The center of the CNN program is Framingham, Mass., the city McAuliffe came from, not Concord, the city where she lived and where her space mission became one of the biggest news stories ever.
CNN addressed the reason for this directly: Steve McAuliffe, Christa’s widower, wanted to live his life and bring up his children in privacy. The community respected his wishes and even, to a large extent, followed his lead. Framingham, by contrast, openly celebrates its first daughter. The film prominently features Christa’s mother and siblings, but Steve is present only in old clips and photographs.
As editor of the Monitor, I dread when these anniversaries roll around. There is little new to say, and it is a challenge to say the right thing. But there is no choice but to report on the anniversaries. Christa and the Challenger are still a Concord story, and the Monitor is Concord’s newspaper.
I respect Concord’s attitude about the disaster. Those of us who were here in 1986 all have our private memories and thoughts. The events of that time touch emotions that are at once deep and near the surface. The loss of Christa still seems unbelievably sad and senseless. For me at least, one of the dreams that propelled her – space as the last frontier – died with her.
But we are proud that Christa was such a great teacher, parent, humanitarian, feminist and communicator. She was so Concord – everything we strive to be, all the qualities we want to see in ourselves.
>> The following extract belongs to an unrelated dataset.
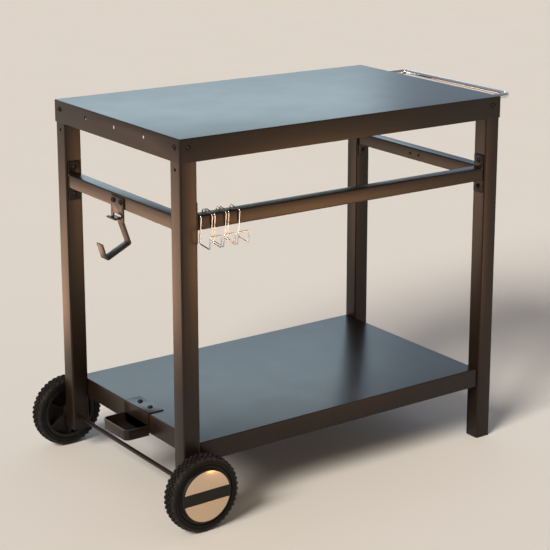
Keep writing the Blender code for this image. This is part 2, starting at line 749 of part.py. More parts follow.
def rim(name, side, parent):
    """A moulded rim: barrel, web, hub and ribs in one piece. Its axis is local Y, outwards is side."""
    hub_in, hub_out = (end - TYRE_MID for end in hub_ends())
    edge = RIM_WIDTH / 2
    lip = edge - RIM_FLANGE_THICK
    seat = BEAD_SEAT / 2
    flange = RIM_FLANGE / 2
    inner = seat - RIM_WALL
    bore = (BUSH / 2 + FIT) / cos(pi / RIM_SIDES)
    web = RIM_WEB / 2
    profile = [(bore, hub_in), (HUB / 2, hub_in), (HUB / 2, -web), (inner, -web), (inner, -edge),
               (flange, -edge), (flange, -lip), (seat, -lip), (seat, lip), (flange, lip), (flange, edge),
               (inner, edge), (inner, web), (HUB / 2, web), (HUB / 2, hub_out), (bore, hub_out)]
    bm = bmesh.new()
    add_turned(bm, profile, RIM_SIDES, facing((0, side, 0)), closed=True)
    obj = place(name, bm, "black plastic", parent)
    ribs = bmesh.new()
    near = HUB / 2 - RIM_RIB_ROOT
    far = inner + RIM_WALL / 2
    low = -edge + RIM_RIB
    for k in range(RIM_RIBS):
        turn = Matrix.Rotation(2 * pi * (k + 0.5) / RIM_RIBS, 4, "Y")
        outline = [(near, side * low), (far, side * low), (far, 0.0), (near, 0.0)]
        add_prism(ribs, outline, -RIM_RIB / 2, RIM_RIB / 2, turn)
    combine(obj, ribs, "UNION")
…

And yet the telling of her story, whether by CNN or the Monitor or any other media outlet, cannot help but portray her as a saint, a hero, a symbol. By contrast, much was made at the time of the Challenger mission of Christa as an ordinary person. Steve had these words engraved on her gravestone: “America's first ordinary citizen to venture toward space.”
Christa was ordinary in the best sense of the word: one of us, sharing and embracing our interests, striving to make the future better, but also human, with human flaws.
In one scene, the CNN documentary captures her attempt to retain her ordinariness despite her celebrity. This comes during her farewell address to Concord High: If I can do this, you can achieve your dreams, too, she tells the students.
Ordinary is how Christa McAuliffe was known in our community even before she was chosen as teacher in space. Part of the loss Concord still feels is in the way the events of 1985 and ’86 erased that part of the story.
(The CNN program, Christa McAuliffe: Reach for the Stars, is scheduled for broadcast Sunday night at 8 and 11 and next Saturday and Sunday at 6 a.m. and 3, 8 and 11 p.m.)